Harbin is a large Jewish centre, and in recent years has been steadily growing in importance in point of Jewish population. The situation there has, however, been frequently one of considerable anxiety for the Jewish population on account of difficulties between the Chinese, Japanese and Soviet Governments, and the presence of large numbers of “White” Russians, who in Czarist times and during the civil war were active pogromists. About two years ago, during the Chinese-Soviet conflict, when the Soviet officials were evacuated from the city, the Soviet official news agency Tass circulated a number of reports to the effect that the Jewish Community in Harbin was in fear of pogroms, because of the attitude of the White Guards. Many Jewish families were said to be leaving Harbin because of the panicky situation.

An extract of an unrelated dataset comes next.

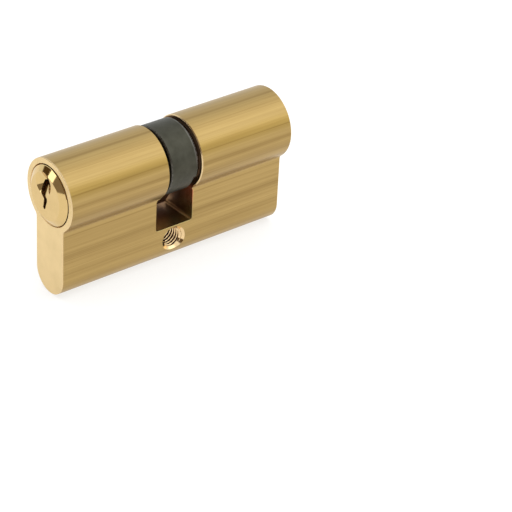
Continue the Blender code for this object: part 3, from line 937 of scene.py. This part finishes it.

The former White General Semenov, who held Siberia in 1921, carrying out numerous butcheries of Jews there, was said to be holding himself in readiness to start activities again with the outbreak of fighting. The notorious pogromist leader, Tashkoff, who had carried out numerous pogroms during the Denikin regime, was said to have assumed a command in the Chinese army to fight against the Soviets.

The Hebrew Immigrant Aid Society (Hias) in New York received a report that on account of the Chinese-Russian conflict hundreds of Jewish emigrants were stranded in Harbin in an extremely precarious situation. This report was soon after contradicted, however, by a later message from the Hias office in Harbin that there was no cause for anxiety for the moment.

The Bureya Jewish colonisation area in Siberia, is not very far from Harbin. The city of Chabarovsk, which is the chief town of the district, is less than 300 miles away, on the Amur River, and if Soviet Russia came into the conflict Bureya might be affected. During the Chinese-Soviet conflict of 1929, Chabarovsk be came a centre for Soviet troops proceeding to Manchuria, and there was a report going about in connection with the unsettled situation that an anti-Jewish disturbance had broken out in Bureya itself. Soviet troops passing through Bureya to the frontier and also local peasants were said to have been at tacking Jewish settlers, The Government Commission for Jewish Land Settlement (Comzet) issued a statement, however, declaring that nothing disturbing had occurred.